DY: How has Appalachia changed since you started writing about it?

RR: At least the regions I’ve known, there’s a real influence of retirees and I think that’s changed things in ways good, and in some ways not so good.  I’m old enough to have seen the movement away from agriculture.  So many of my relatives were farmers, and in my generation, none of us are full-time farmers.  Some of my cousins farm, but it’s part-time.  They may have some crops or cattle, but it’s not their full-time occupation.  You just can’t make a living at it anymore.  But, on a more hopeful note, I’m starting to see more organic farming in Western North Carolina.  It’s a generation of young people who are doing that and evidently making a livelihood of it.  And I think that’s a wonderful development.

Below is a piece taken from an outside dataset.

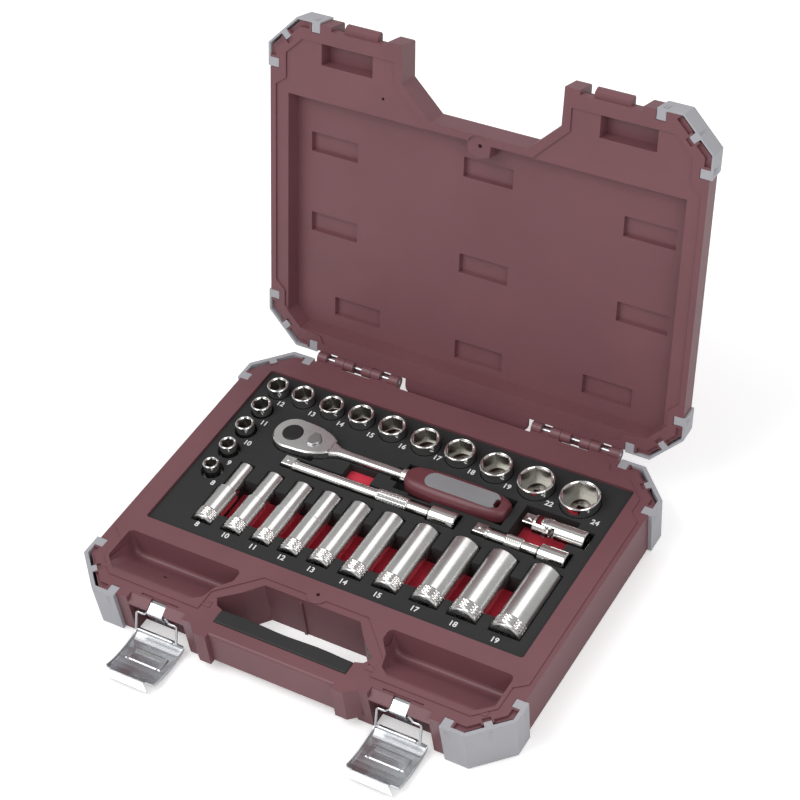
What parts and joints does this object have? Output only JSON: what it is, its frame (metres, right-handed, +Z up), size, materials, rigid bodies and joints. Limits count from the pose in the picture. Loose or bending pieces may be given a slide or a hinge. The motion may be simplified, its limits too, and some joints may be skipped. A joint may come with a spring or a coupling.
{
  "type": "socket wrench set in case",
  "caption": "Socket wrench set in a hinged case with two draw latches: ratchet, sockets, extension bars and universal joint in foam.",
  "frame": {"origin": "on the floor under the middle of the base", "axes": "+X along the hinge, -Y at the handle, +Z up"},
  "size_m": [0.36, 0.4102, 0.3087],
  "materials": {
    "shell": "satin",
    "guard": "satin",
    "pad": "matte",
    "foam_black": "matte",
    "foam_red": "matte",
    "steel": "satin",
    "chrome": "gloss",
    "black_plastic": "satin",
    "grip_red": "satin",
    "grip_grey": "satin"
  },
  "bodies": {
    "case": {"base_shell": "shell", "base_guard_front_left": "guard", "base_guard_front_right": "guard", "base_guard_back_left": "guard", "base_guard_back_right": "guard", "handle_grip": "pad", "foam_top": "foam_black", "foam_base": "foam_red", "hinge_pin_left": "steel", "hinge_pin_right": "steel", "latch_clip_left": "steel", "latch_clip_right": "steel"},
    "lid": {"lid_shell": "shell", "lid_guard_front_left": "guard", "lid_guard_front_right": "guard", "lid_guard_back_left": "guard", "lid_guard_back_right": "guard"},
    "bail_left": {"latch_bail_left": "steel"},
    "bail_right": {"latch_bail_right": "steel"},
    "lever_left": {"latch_lever_left": "steel"},
    "lever_right": {"latch_lever_right": "steel"},
    "ratchet": {"ratchet_body": "chrome", "ratchet_cover": "chrome", "ratchet_collar": "chrome", "ratchet_grip": "grip_red", "grip_inlay": "grip_grey"},
    "ratchet_drive": {"ratchet_gear": "steel"},
    "ratchet_button": {"release_button": "black_plastic"},
    "ratchet_reverse": {"reverse_lever": "chrome", "ratchet_pawl": "steel"},
    "long_bar": {"extension_bar_long": "chrome"},
    "short_bar": {"extension_bar_short": "chrome"},
    "joint_drive_end": {"joint_driver": "chrome"},
    "joint_middle": {"joint_cross": "steel"},
    "joint_socket_end": {"joint_socket": "chrome"},
    "short_08": {"socket_08": "chrome"},
    "short_09": {"socket_09": "chrome"},
    "short_10": {"socket_10": "chrome"},
    "short_11": {"socket_11": "chrome"},
    "short_12": {"socket_12": "chrome"},
    "short_13": {"socket_13": "chrome"},
    "short_14": {"socket_14": "chrome"},
    "short_15": {"socket_15": "chrome"},
    "short_16": {"socket_16": "chrome"},
    "short_17": {"socket_17": "chrome"},
    "short_18": {"socket_18": "chrome"},
    "short_19": {"socket_19": "chrome"},
    "short_22": {"socket_22": "chrome"},
    "short_24": {"socket_24": "chrome"},
    "deep_08": {"deep_socket_08": "chrome"},
    "deep_10": {"deep_socket_10": "chrome"},
    "deep_11": {"deep_socket_11": "chrome"},
    "deep_12": {"deep_socket_12": "chrome"},
    "deep_13": {"deep_socket_13": "chrome"},
    "deep_14": {"deep_socket_14": "chrome"},
    "deep_15": {"deep_socket_15": "chrome"},
    "deep_17": {"deep_socket_17": "chrome"},
    "deep_18": {"deep_socket_18": "chrome"},
    "deep_19": {"deep_socket_19": "chrome"}
  },
  "joints": [
    {"name": "lid_hinge", "type": "hinge", "parent": "case", "child": "lid", "pos_m": [0, 0.1413, 0.038], "axis": [-1, 0, 0], "range_deg": [-104.2, 0]},
    {"name": "bail_left_pivot", "type": "hinge", "parent": "case", "child": "bail_left", "pos_m": [-0.101, -0.1338, 0.0286], "axis": [-1, 0, 0], "range_deg": [-27.6, 100]},
    {"name": "lever_left_pivot", "type": "hinge", "parent": "bail_left", "child": "lever_left", "pos_m": [-0.101, -0.1396, 0.0123], "axis": [1, 0, 0], "range_deg": [-114, 0]},
    {"name": "bail_right_pivot", "type": "hinge", "parent": "case", "child": "bail_right", "pos_m": [0.101, -0.1338, 0.0286], "axis": [-1, 0, 0], "range_deg": [-27.6, 100]},
    {"name": "lever_right_pivot", "type": "hinge", "parent": "bail_right", "child": "lever_right", "pos_m": [0.101, -0.1396, 0.0123], "axis": [1, 0, 0], "range_deg": [-114, 0]},
    {"name": "ratchet_lift", "type": "slide", "parent": "case", "child": "ratchet", "axis": [0, 0, 1], "range_m": [0, 0.045]},
    {"name": "long_bar_lift", "type": "slide", "parent": "case", "child": "long_bar", "axis": [0, 0, 1], "range_m": [0, 0.045]},
    {"name": "short_bar_lift", "type": "slide", "parent": "case", "child": "short_bar", "axis": [0, 0, 1], "range_m": [0, 0.045]},
    {"name": "joint_lift", "type": "slide", "parent": "case", "child": "joint_socket_end", "axis": [0, 0, 1], "range_m": [0, 0.045]},
    {"name": "drive_spin", "type": "hinge", "parent": "ratchet", "child": "ratchet_drive", "pos_m": [-0.102, 0.055, 0.0372], "axis": [0, 0, 1], "continuous": true},
    {"name": "button_press", "type": "slide", "parent": "ratchet", "child": "ratchet_button", "axis": [0, 0, -1], "range_m": [0, 0.0013], "stiffness_N_per_m": 400, "springref_m": -0.001},
    {"name": "reverse_turn", "type": "hinge", "parent": "ratchet", "child": "ratchet_reverse", "pos_m": [-0.082, 0.055, 0.042], "axis": [0, 0, 1], "range_deg": [-14, 14]},
    {"name": "joint_swing", "type": "hinge", "parent": "joint_socket_end", "child": "joint_middle", "pos_m": [0.1165, 0.054, 0.0357], "axis": [0, 0, 1], "range_deg": [-8, 8]},
    {"name": "joint_tilt", "type": "hinge", "parent": "joint_middle", "child": "joint_drive_end", "pos_m": [0.1165, 0.054, 0.0357], "axis": [0, 1, 0], "range_deg": [0, 30]},
    {"name": "short_08_lift", "type": "slide", "parent": "case", "child": "short_08", "axis": [0, 0, 1], "range_m": [0, 0.045]},
    {"name": "short_09_lift", "type": "slide", "parent": "case", "child": "short_09", "axis": [0, 0, 1], "range_m": [0, 0.045]},
    {"name": "short_10_lift", "type": "slide", "parent": "case", "child": "short_10", "axis": [0, 0, 1], "range_m": [0, 0.045]},
    {"name": "short_11_lift", "type": "slide", "parent": "case", "child": "short_11", "axis": [0, 0, 1], "range_m": [0, 0.045]},
    {"name": "short_12_lift", "type": "slide", "parent": "case", "child": "short_12", "axis": [0, 0, 1], "range_m": [0, 0.045]},
    {"name": "short_13_lift", "type": "slide", "parent": "case", "child": "short_13", "axis": [0, 0, 1], "range_m": [0, 0.045]},
    {"name": "short_14_lift", "type": "slide", "parent": "case", "child": "short_14", "axis": [0, 0, 1], "range_m": [0, 0.045]},
    {"name": "short_15_lift", "type": "slide", "parent": "case", "child": "short_15", "axis": [0, 0, 1], "range_m": [0, 0.045]},
    {"name": "short_16_lift", "type": "slide", "parent": "case", "child": "short_16", "axis": [0, 0, 1], "range_m": [0, 0.045]},
    {"name": "short_17_lift", "type": "slide", "parent": "case", "child": "short_17", "axis": [0, 0, 1], "range_m": [0, 0.045]},
    {"name": "short_18_lift", "type": "slide", "parent": "case", "child": "short_18", "axis": [0, 0, 1], "range_m": [0, 0.045]},
    {"name": "short_19_lift", "type": "slide", "parent": "case", "child": "short_19", "axis": [0, 0, 1], "range_m": [0, 0.045]},
    {"name": "short_22_lift", "type": "slide", "parent": "case", "child": "short_22", "axis": [0, 0, 1], "range_m": [0, 0.045]},
    {"name": "short_24_lift", "type": "slide", "parent": "case", "child": "short_24", "axis": [0, 0, 1], "range_m": [0, 0.045]},
    {"name": "deep_08_lift", "type": "slide", "parent": "case", "child": "deep_08", "axis": [0, 0, 1], "range_m": [0, 0.045]},
    {"name": "deep_10_lift", "type": "slide", "parent": "case", "child": "deep_10", "axis": [0, 0, 1], "range_m": [0, 0.045]},
    {"name": "deep_11_lift", "type": "slide", "parent": "case", "child": "deep_11", "axis": [0, 0, 1], "range_m": [0, 0.045]},
    {"name": "deep_12_lift", "type": "slide", "parent": "case", "child": "deep_12", "axis": [0, 0, 1], "range_m": [0, 0.045]},
    {"name": "deep_13_lift", "type": "slide", "parent": "case", "child": "deep_13", "axis": [0, 0, 1], "range_m": [0, 0.045]},
    {"name": "deep_14_lift", "type": "slide", "parent": "case", "child": "deep_14", "axis": [0, 0, 1], "range_m": [0, 0.045]},
    {"name": "deep_15_lift", "type": "slide", "parent": "case", "child": "deep_15", "axis": [0, 0, 1], "range_m": [0, 0.045]},
    {"name": "deep_17_lift", "type": "slide", "parent": "case", "child": "deep_17", "axis": [0, 0, 1], "range_m": [0, 0.045]},
    {"name": "deep_18_lift", "type": "slide", "parent": "case", "child": "deep_18", "axis": [0, 0, 1], "range_m": [0, 0.045]},
    {"name": "deep_19_lift", "type": "slide", "parent": "case", "child": "deep_19", "axis": [0, 0, 1], "range_m": [0, 0.045]}
  ]
}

DY:  You had two novels made into movies.  What was that like?

RR: Well, I stayed out of it, so it really didn’t have much of an impact on me.  I think the big thing would be that it brought people to my work who wouldn’t have read it before, and to me that’s the best thing that’s happened. One adaptation I didn’t think was very good, and one I thought was excellent, but I didn’t write the screenplays or anything, I just kind of stayed out of it.

DY: You’re also an educator [Rash is the Parris Distinguished Professor in Appalachian Cultural Studies at Western Carolina University].  How does that interact with your writing?

RR: My teaching right now is very different than when I was teaching at technical college.  I tend to teach fiction writing and it takes time, but I like the fact that I’m working with younger people.  I like their enthusiasm.  I’ve always thought that teaching was a very honorable profession, so I’m glad to be involved in it.  And I think it’s good sometimes for a writer to have another kind of job because if you depend on your output for the day, your whole sense of accomplishment is on what you wrote, and if you have a bad day of writing, that’s kind of a bummer.

DY: What are you working on now?

RR: I’ve got a new novel out in September called Above the Waterfall. It’ll be set in contemporary Appalachia.